VII. Da suspensão liminar dos efeitos das normas impugnadas
A relevância jurídica e a premência justificadoras da suspensão dos efeitos jurídicos das normas ora impugnadas, até o julgamento final desta ação direta de inconstitucionalidade, resulta da necessidade de se assegurar a preservação das garantias legais indicadas e violadas, ou seja do reconhecimento de que a exigência de submissão do trabalhador a ter que previamente submeter-se a uma comissão de negociação prévia contraria o disposto no inciso XXXV do art. 5º, como também no sentido de que o efeito liberatório previsto no § único do art. 625-E da Lei 9958/2000 se restrinja apenas às parcelas então postuladas perante a comissão.

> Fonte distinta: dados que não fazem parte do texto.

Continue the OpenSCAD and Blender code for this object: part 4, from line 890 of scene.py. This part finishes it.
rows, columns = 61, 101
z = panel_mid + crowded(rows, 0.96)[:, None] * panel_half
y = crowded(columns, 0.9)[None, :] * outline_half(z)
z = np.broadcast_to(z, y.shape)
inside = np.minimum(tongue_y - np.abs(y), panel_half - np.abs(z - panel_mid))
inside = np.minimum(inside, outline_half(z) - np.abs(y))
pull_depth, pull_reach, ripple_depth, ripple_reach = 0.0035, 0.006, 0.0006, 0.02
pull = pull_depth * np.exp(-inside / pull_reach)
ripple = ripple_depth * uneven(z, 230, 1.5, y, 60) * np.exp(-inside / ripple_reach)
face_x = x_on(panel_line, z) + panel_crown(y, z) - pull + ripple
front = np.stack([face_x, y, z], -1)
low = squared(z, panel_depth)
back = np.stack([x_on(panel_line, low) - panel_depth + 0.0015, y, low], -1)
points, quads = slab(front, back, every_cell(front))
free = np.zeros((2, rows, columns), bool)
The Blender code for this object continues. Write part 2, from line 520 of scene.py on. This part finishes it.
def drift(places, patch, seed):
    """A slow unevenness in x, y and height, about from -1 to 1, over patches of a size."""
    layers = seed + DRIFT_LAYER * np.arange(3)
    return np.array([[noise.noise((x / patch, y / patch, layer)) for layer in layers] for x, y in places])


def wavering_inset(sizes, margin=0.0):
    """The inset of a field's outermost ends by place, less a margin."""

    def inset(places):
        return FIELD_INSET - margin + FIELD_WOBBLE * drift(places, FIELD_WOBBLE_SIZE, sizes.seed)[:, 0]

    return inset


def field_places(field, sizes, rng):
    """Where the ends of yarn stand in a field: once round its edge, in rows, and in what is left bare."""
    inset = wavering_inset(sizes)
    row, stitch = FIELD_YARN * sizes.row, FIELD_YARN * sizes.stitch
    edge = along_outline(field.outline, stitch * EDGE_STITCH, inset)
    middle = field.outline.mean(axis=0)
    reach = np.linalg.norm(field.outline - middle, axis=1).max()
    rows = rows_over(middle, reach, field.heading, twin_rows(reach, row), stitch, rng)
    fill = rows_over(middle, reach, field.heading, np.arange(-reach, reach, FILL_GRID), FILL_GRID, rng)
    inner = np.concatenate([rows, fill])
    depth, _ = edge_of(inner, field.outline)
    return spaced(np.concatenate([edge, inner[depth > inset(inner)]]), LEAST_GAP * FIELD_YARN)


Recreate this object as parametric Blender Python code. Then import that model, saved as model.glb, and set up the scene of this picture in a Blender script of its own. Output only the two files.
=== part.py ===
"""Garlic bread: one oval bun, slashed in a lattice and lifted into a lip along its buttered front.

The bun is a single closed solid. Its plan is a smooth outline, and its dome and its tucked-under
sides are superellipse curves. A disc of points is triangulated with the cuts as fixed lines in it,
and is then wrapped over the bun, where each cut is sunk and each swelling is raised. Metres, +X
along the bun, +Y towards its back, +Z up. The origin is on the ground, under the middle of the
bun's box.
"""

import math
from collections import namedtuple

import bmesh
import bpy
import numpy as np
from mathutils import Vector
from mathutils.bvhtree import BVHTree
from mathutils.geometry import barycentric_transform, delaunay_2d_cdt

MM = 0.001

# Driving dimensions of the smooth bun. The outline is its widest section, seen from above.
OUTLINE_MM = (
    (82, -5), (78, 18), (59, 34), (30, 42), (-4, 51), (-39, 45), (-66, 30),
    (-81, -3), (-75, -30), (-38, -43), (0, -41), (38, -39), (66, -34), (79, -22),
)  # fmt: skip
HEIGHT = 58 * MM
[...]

Por esta razão, torna-se relevante e urgente que o pedido de suspensão liminar seja apreciado antes que a lei comece a gerar efeitos, que nos termos postos evidenciam riscos iminentes de danos de difícil reparação.
VIII. O Pedido
Do exposto, a Autora requer:
A suspensão liminar, até o julgamento final desta Ação Direta de Inconstitucionalidade, conforme assegura a alínea “p” do inciso I do art. 102 da Constituição Federal, dos efeitos jurídicos da Lei 9.958/2000, ou quando não ao menos dos artigos 625-D e seus parágrafos indicados, como também do art. 625-E e seu Parágrafo Único da mesma lei citada 9.958/2000, ouvido o Presidente da República e o Congresso Nacional no prazo de 5 dias, conforme dispõe o art. 10 da lei nº 9.868/99;
Que ao Exmo. Sr. Presidente da República e ao Congresso Nacional sejam solicitadas, nos termos do art. 6º da Lei nº 9.868/99 e do art. 170 do Regimento Interno do Supremo Tribunal Federal, as devidas informações sobre os termos desta ação, a serem prestadas no prazo de trinta dias;
A intimação, nos termos do art. 8º da Lei nº 9.868/99, do Advogado-Geral da União e do Procurador Geral da República, para se manifestarem sucessivamente no prazo de quinze dias.
A declaração de inconstitucionalidade da Lei 9.958/2000, ou quando não ao menos dos artigos 625-D e seus parágrafos indicados, como também do art. 625-E e seu Parágrafo Único da mesma lei citada (9.958/2000), já analisados anteriormente.